::: Information shown

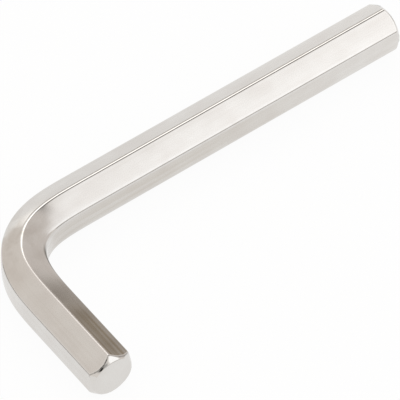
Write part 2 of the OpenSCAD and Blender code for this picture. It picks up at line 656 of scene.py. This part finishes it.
def nickel(name, finish):
    """Nickel plate over drawn steel, or over a turned tip, where the fine marks run round the axis."""
    material = bpy.data.materials.new(name)
    material.use_nodes = True
    tree = material.node_tree
    shader = tree.nodes["Principled BSDF"]
    shader.inputs["Metallic"].default_value = 1.0
    place = tree.nodes.new("ShaderNodeTexCoord").outputs["Object"]
    across = tree.nodes.new("ShaderNodeSeparateXYZ")
    link(tree, place, across.inputs[0])
    grain = attribute(tree, "grain", "Vector")
    marks = noise(tree, stretched(tree, grain, finish.grain), *MARKS_NOISE)
    cloud = noise(tree, place, *CLOUD_NOISE)
    rubbed = rubbed_places(tree, place, finish)
    bent = attribute(tree, "bent")
    tint = plate_tint(tree, place, marks, cloud, rubbed, bent)
    rough = plate_roughness(tree, marks, cloud, rubbed, finish)
    if finish is DRAWN:
        tint = drawn_tint(tree, tint, grain, across.outputs["Y"])
        rough = drawn_roughness(tree, rough, bent)
    else:
        tint = turned_tint(tree, tint, place)
    # Painted light: the colour is scaled from darker by the bend to brighter towards the long tip
    handled = map_range(tree, across.outputs["X"], *PAINTED_LIGHT_SPAN, finish.handled, PAINTED_LIGHT_FAR)
    link(tree, brightened(tree, tint, handled), shader.inputs["Base Color"])
    link(tree, rough, shader.inputs["Roughness"])
    link(tree, plate_normal(tree, place, marks, bent), shader.inputs["Normal"])
    return material


def table_top():
    """Matt white table that keeps a faint shadow."""
    material = bpy.data.materials.new("table_white")
    material.use_nodes = True
    tree = material.node_tree
    tree.nodes.clear()
    paint = tree.nodes.new("ShaderNodeBsdfDiffuse")
    place = tree.nodes.new("ShaderNodeTexCoord").outputs["Object"]
    speckle = noise(tree, place, *SPECKLE_NOISE)
    link(tree, mix_colour(tree, speckle, PAINT_DARK, PAINT_LIGHT), paint.inputs["Color"])
    white = tree.nodes.new("ShaderNodeEmission")
    white.inputs["Color"].default_value = (1.0, 1.0, 1.0, 1.0)
    white.inputs["Strength"].default_value = 1.0
    rays = tree.nodes.new("ShaderNodeLightPath").outputs
    seen = math_node(tree, "MAXIMUM", rays["Is Camera Ray"], rays["Is Glossy Ray"])
    seen = math_node(tree, "MAXIMUM", seen, rays["Is Transmission Ray"])
    blend = tree.nodes.new("ShaderNodeMixShader")
    link(tree, times(tree, seen, WHITE_SHARE), blend.inputs[0])
    link(tree, paint.outputs[0], blend.inputs[1])
    link(tree, white.outputs[0], blend.inputs[2])
    output = tree.nodes.new("ShaderNodeOutputMaterial")
    link(tree, blend.outputs[0], output.inputs["Surface"])
    return material


def make_table():
    """The surface that the key lies on."""
    low, high = -TABLE_HALF, TABLE_HALF
    corners = [(low, low, 0.0), (high, low, 0.0), (high, high, 0.0), (low, high, 0.0)]
    mesh = bpy.data.meshes.new("table")
    mesh.from_pydata(corners, [], [(0, 1, 2, 3)])
    table = bpy.data.objects.new("table", mesh)
    bpy.context.collection.objects.link(table)
    mesh.materials.append(table_top())


def along(tree, ray, axis, label):
    """How far a ray's direction goes along an axis."""
    node = tree.nodes.new("ShaderNodeVectorMath")
    node.operation = "DOT_PRODUCT"
    node.label = label
    link(tree, ray, node.inputs[0])
    node.inputs[1].default_value = axis
    return node.outputs["Value"]


def sine(degrees):
    """Sine of an angle in degrees."""
    return math.sin(math.radians(degrees))


def inside_box(tree, ray, box):
    """How much a ray's direction is inside a box's rectangle, with its soft edge."""
    forward = Vector(box.middle).normalized()
    up = forward.cross(Vector(box.width)).normalized()
    inside = map_range(tree, along(tree, ray, forward, box.name), *AHEAD_SPAN)
    for axis, half in ((up.cross(forward), box.half_width), (up, box.half_height)):
        off = math_node(tree, "ABSOLUTE", along(tree, ray, axis, box.name))
        outer, inner = sine(half + box.soft), sine(half - box.soft)
        inside = times(tree, inside, map_range(tree, off, outer, inner, smooth=True))
    return inside


def make_world():
    """Even pale studio with soft boxes and a few dark places, as fixed directions."""
    world = bpy.data.worlds.new("studio")
    bpy.context.scene.world = world
    world.use_nodes = True
    tree = world.node_tree
    tree.nodes.clear()
    ray = tree.nodes.new("ShaderNodeTexCoord").outputs["Generated"]
    colour = SKY
    for box in BOXES:
        colour = mix_colour(tree, inside_box(tree, ray, box), colour, box.colour)
    background = tree.nodes.new("ShaderNodeBackground")
    link(tree, colour, background.inputs["Color"])
    background.inputs["Strength"].default_value = 1.0
    output = tree.nodes.new("ShaderNodeOutputWorld")
    link(tree, background.outputs[0], output.inputs["Surface"])


def make_lamp():
    """One soft lamp overhead that looks at the origin."""
    data = bpy.data.lights.new("overhead", "AREA")
    data.shape = "DISK"
    data.size = LAMP_SIZE
    data.energy = LAMP_POWER
    lamp = bpy.data.objects.new("overhead", data)
    lamp.location = LAMP_PLACE
    lamp.rotation_euler = (-Vector(LAMP_PLACE)).to_track_quat("-Z", "Y").to_euler()
    bpy.context.collection.objects.link(lamp)


def make_camera():
    """The photograph's camera: a long lens that looks down on the key from the short arm's side."""
    azimuth = math.radians(AZIMUTH)
    elevation = math.radians(ELEVATION)
    back = Vector((
        math.sin(azimuth) * math.cos(elevation),
        -math.cos(azimuth) * math.cos(elevation),
        math.sin(elevation),
    ))
    data = bpy.data.cameras.new("camera")
    data.lens = LENS_MM
    data.sensor_width = SENSOR_MM
    data.clip_start = CLIP_START
    data.clip_end = CLIP_END
    camera = bpy.data.objects.new("camera", data)
    roll = Matrix.Rotation(math.radians(ROLL), 3, "Z")
    turn = (-back).to_track_quat("-Z", "Y").to_matrix() @ roll
    camera.matrix_world = Matrix.Translation(AIM + back * DISTANCE) @ turn.to_4x4()
    bpy.context.collection.objects.link(camera)
    bpy.context.scene.camera = camera


def main():
    """The whole scene."""
    bpy.context.scene.view_settings.view_transform = "Standard"
    make_key()
    make_table()
    make_world()
    make_lamp()
    make_camera()


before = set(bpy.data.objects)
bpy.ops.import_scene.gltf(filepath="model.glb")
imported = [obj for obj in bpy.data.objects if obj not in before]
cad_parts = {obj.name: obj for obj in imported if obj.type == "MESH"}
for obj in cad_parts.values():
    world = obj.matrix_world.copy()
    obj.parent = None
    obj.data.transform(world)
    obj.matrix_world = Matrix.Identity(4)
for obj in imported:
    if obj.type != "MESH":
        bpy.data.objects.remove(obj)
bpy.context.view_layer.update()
main()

::::::

Reproduce the data shown above exactly.

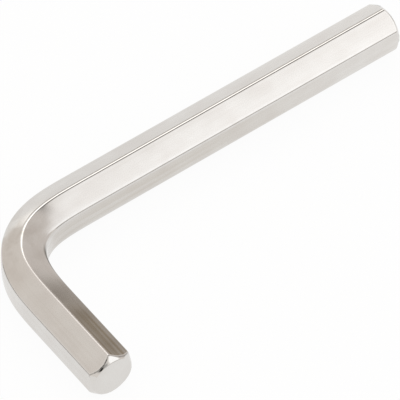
Write part 2 of the OpenSCAD and Blender code for this picture. It picks up at line 656 of scene.py. This part finishes it.
def nickel(name, finish):
    """Nickel plate over drawn steel, or over a turned tip, where the fine marks run round the axis."""
    material = bpy.data.materials.new(name)
    material.use_nodes = True
    tree = material.node_tree
    shader = tree.nodes["Principled BSDF"]
    shader.inputs["Metallic"].default_value = 1.0
    place = tree.nodes.new("ShaderNodeTexCoord").outputs["Object"]
    across = tree.nodes.new("ShaderNodeSeparateXYZ")
    link(tree, place, across.inputs[0])
    grain = attribute(tree, "grain", "Vector")
    marks = noise(tree, stretched(tree, grain, finish.grain), *MARKS_NOISE)
    cloud = noise(tree, place, *CLOUD_NOISE)
    rubbed = rubbed_places(tree, place, finish)
    bent = attribute(tree, "bent")
    tint = plate_tint(tree, place, marks, cloud, rubbed, bent)
    rough = plate_roughness(tree, marks, cloud, rubbed, finish)
    if finish is DRAWN:
        tint = drawn_tint(tree, tint, grain, across.outputs["Y"])
        rough = drawn_roughness(tree, rough, bent)
    else:
        tint = turned_tint(tree, tint, place)
    # Painted light: the colour is scaled from darker by the bend to brighter towards the long tip
    handled = map_range(tree, across.outputs["X"], *PAINTED_LIGHT_SPAN, finish.handled, PAINTED_LIGHT_FAR)
    link(tree, brightened(tree, tint, handled), shader.inputs["Base Color"])
    link(tree, rough, shader.inputs["Roughness"])
    link(tree, plate_normal(tree, place, marks, bent), shader.inputs["Normal"])
    return material


def table_top():
    """Matt white table that keeps a faint shadow."""
    material = bpy.data.materials.new("table_white")
    material.use_nodes = True
    tree = material.node_tree
    tree.nodes.clear()
    paint = tree.nodes.new("ShaderNodeBsdfDiffuse")
    place = tree.nodes.new("ShaderNodeTexCoord").outputs["Object"]
    speckle = noise(tree, place, *SPECKLE_NOISE)
    link(tree, mix_colour(tree, speckle, PAINT_DARK, PAINT_LIGHT), paint.inputs["Color"])
    white = tree.nodes.new("ShaderNodeEmission")
    white.inputs["Color"].default_value = (1.0, 1.0, 1.0, 1.0)
    white.inputs["Strength"].default_value = 1.0
    rays = tree.nodes.new("ShaderNodeLightPath").outputs
    seen = math_node(tree, "MAXIMUM", rays["Is Camera Ray"], rays["Is Glossy Ray"])
    seen = math_node(tree, "MAXIMUM", seen, rays["Is Transmission Ray"])
    blend = tree.nodes.new("ShaderNodeMixShader")
    link(tree, times(tree, seen, WHITE_SHARE), blend.inputs[0])
    link(tree, paint.outputs[0], blend.inputs[1])
    link(tree, white.outputs[0], blend.inputs[2])
    output = tree.nodes.new("ShaderNodeOutputMaterial")
    link(tree, blend.outputs[0], output.inputs["Surface"])
    return material


def make_table():
    """The surface that the key lies on."""
    low, high = -TABLE_HALF, TABLE_HALF
    corners = [(low, low, 0.0), (high, low, 0.0), (high, high, 0.0), (low, high, 0.0)]
    mesh = bpy.data.meshes.new("table")
    mesh.from_pydata(corners, [], [(0, 1, 2, 3)])
    table = bpy.data.objects.new("table", mesh)
    bpy.context.collection.objects.link(table)
    mesh.materials.append(table_top())


def along(tree, ray, axis, label):
    """How far a ray's direction goes along an axis."""
    node = tree.nodes.new("ShaderNodeVectorMath")
    node.operation = "DOT_PRODUCT"
    node.label = label
    link(tree, ray, node.inputs[0])
    node.inputs[1].default_value = axis
    return node.outputs["Value"]


def sine(degrees):
    """Sine of an angle in degrees."""
    return math.sin(math.radians(degrees))


def inside_box(tree, ray, box):
    """How much a ray's direction is inside a box's rectangle, with its soft edge."""
    forward = Vector(box.middle).normalized()
    up = forward.cross(Vector(box.width)).normalized()
    inside = map_range(tree, along(tree, ray, forward, box.name), *AHEAD_SPAN)
    for axis, half in ((up.cross(forward), box.half_width), (up, box.half_height)):
        off = math_node(tree, "ABSOLUTE", along(tree, ray, axis, box.name))
        outer, inner = sine(half + box.soft), sine(half - box.soft)
        inside = times(tree, inside, map_range(tree, off, outer, inner, smooth=True))
    return inside


def make_world():
    """Even pale studio with soft boxes and a few dark places, as fixed directions."""
    world = bpy.data.worlds.new("studio")
    bpy.context.scene.world = world
    world.use_nodes = True
    tree = world.node_tree
    tree.nodes.clear()
    ray = tree.nodes.new("ShaderNodeTexCoord").outputs["Generated"]
    colour = SKY
    for box in BOXES:
        colour = mix_colour(tree, inside_box(tree, ray, box), colour, box.colour)
    background = tree.nodes.new("ShaderNodeBackground")
    link(tree, colour, background.inputs["Color"])
    background.inputs["Strength"].default_value = 1.0
    output = tree.nodes.new("ShaderNodeOutputWorld")
    link(tree, background.outputs[0], output.inputs["Surface"])


def make_lamp():
    """One soft lamp overhead that looks at the origin."""
    data = bpy.data.lights.new("overhead", "AREA")
    data.shape = "DISK"
    data.size = LAMP_SIZE
    data.energy = LAMP_POWER
    lamp = bpy.data.objects.new("overhead", data)
    lamp.location = LAMP_PLACE
    lamp.rotation_euler = (-Vector(LAMP_PLACE)).to_track_quat("-Z", "Y").to_euler()
    bpy.context.collection.objects.link(lamp)


def make_camera():
    """The photograph's camera: a long lens that looks down on the key from the short arm's side."""
    azimuth = math.radians(AZIMUTH)
    elevation = math.radians(ELEVATION)
    back = Vector((
        math.sin(azimuth) * math.cos(elevation),
        -math.cos(azimuth) * math.cos(elevation),
        math.sin(elevation),
    ))
    data = bpy.data.cameras.new("camera")
    data.lens = LENS_MM
    data.sensor_width = SENSOR_MM
    data.clip_start = CLIP_START
    data.clip_end = CLIP_END
    camera = bpy.data.objects.new("camera", data)
    roll = Matrix.Rotation(math.radians(ROLL), 3, "Z")
    turn = (-back).to_track_quat("-Z", "Y").to_matrix() @ roll
    camera.matrix_world = Matrix.Translation(AIM + back * DISTANCE) @ turn.to_4x4()
    bpy.context.collection.objects.link(camera)
    bpy.context.scene.camera = camera


def main():
    """The whole scene."""
    bpy.context.scene.view_settings.view_transform = "Standard"
    make_key()
    make_table()
    make_world()
    make_lamp()
    make_camera()


before = set(bpy.data.objects)
bpy.ops.import_scene.gltf(filepath="model.glb")
imported = [obj for obj in bpy.data.objects if obj not in before]
cad_parts = {obj.name: obj for obj in imported if obj.type == "MESH"}
for obj in cad_parts.values():
    world = obj.matrix_world.copy()
    obj.parent = None
    obj.data.transform(world)
    obj.matrix_world = Matrix.Identity(4)
for obj in imported:
    if obj.type != "MESH":
        bpy.data.objects.remove(obj)
bpy.context.view_layer.update()
main()